The proposed 133-unit expansion project had not been subject to the town’s aquifer protection regulations, which took effect last June.

The modified expansion plans propose 18 new residential buildings, instead of 22 new residential buildings. A proposed private road would be realigned to lessen the amount of earthmoving needed for the project.

Residential buildings would be moved back farther from the street than earlier proposed to increase the amount of parking space in driveways. The elevations of some proposed buildings would be raised to better balance grading work within the town’s Aquifer Protection District (APD).

The developers propose building the expansion project in three distinct construction phases as a way to limit erosion and sedimentation problems in the area.

 About 9.7 acres of the 34.1-acre development site is in the APD. The 9.7 acres is in the Pootatuck Aquifer’s “secondary recharge area.”

About 19.4 acres of the 34.1-acre site would be disturbed by construction.

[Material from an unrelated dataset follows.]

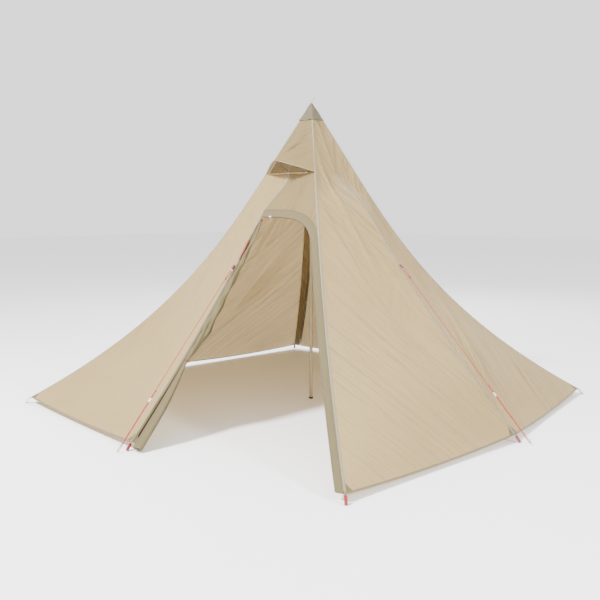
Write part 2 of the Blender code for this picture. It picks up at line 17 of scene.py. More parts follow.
import bpy
import numpy as np
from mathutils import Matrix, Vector


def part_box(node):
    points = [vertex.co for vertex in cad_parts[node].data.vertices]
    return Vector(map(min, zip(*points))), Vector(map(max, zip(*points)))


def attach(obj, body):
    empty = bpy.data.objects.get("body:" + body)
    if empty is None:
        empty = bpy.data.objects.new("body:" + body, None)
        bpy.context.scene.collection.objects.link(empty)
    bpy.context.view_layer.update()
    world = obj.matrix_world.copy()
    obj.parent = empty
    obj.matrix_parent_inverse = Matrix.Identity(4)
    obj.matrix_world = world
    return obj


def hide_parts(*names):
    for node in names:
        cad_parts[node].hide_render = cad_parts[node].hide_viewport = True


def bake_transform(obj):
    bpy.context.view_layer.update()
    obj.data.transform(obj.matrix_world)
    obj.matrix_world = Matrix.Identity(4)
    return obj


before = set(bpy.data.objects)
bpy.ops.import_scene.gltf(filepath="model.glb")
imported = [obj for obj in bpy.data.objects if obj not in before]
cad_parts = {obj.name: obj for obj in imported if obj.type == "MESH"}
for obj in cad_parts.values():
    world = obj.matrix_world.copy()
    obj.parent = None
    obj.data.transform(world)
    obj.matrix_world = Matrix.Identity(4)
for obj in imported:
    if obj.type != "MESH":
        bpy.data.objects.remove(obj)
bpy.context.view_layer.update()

Array = np.ndarray
Colour = tuple[float, float, float, float]

RIDGES = 8
UP = np.array([0.0, 0.0, 1.0])
log = logging.getLogger("tent")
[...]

When completed, 10.3 acres of the disturbed area would be covered with vegetation, and 9.1 acres would be covered by impervious surfaces such as roads, driveways, parking areas, and roofs.

The developers have submitted engineering, geology, and turf management plans for Conservation Commission review. The turf management study focuses on controlling the use of fertilizers and pesticides to prevent environmental damage to the aquifer.

 Conservation Commission action on the aquifer protection measures is required by mid-May. The Walnut Tree Village aquifer protection review is one of the first such reviews conducted by the town since the aquifer protection regulations took effect last June.

  The aquifer protection regulations are intended to better safeguard the quality of existing and potential underground drinking water supplies in the Pootatuck Aquifer, the town’s sole source aquifer. The regulations greatly expand and more explicitly state the rules the P&Z uses to protect groundwater quality in the APD.

The APD, which was approved by the P&Z in 1981, contains the Pootatuck Aquifer, an area of varying width, which generally follows the course of the Pootatuck River through town from its headwaters in the vicinity of the Monroe border northward to Sandy Hook Center. The proposed rules apply to “stratified drift” aquifers, or those such as the Pootatuck Aquifer, in which subterranean water supplies are contained within layered bands of sand, gravel, and boulders.

The regulations seek to protect groundwater quality by prohibiting within the APD land uses that can contaminate groundwater, and by regulating other land uses which may potentially contaminate or downgrade existing and potential groundwater supplies. The aquifer is susceptible to contamination due to its high porosity and shallow water table which is recharged mainly by precipitation that sinks into it from the ground surface above.

If the Conservation Commission finds that proposed construction would substantially adversely affect the aquifer, the P&Z would be required to muster four positive votes out of five votes to approve a special exception to the zoning regulations for the development project.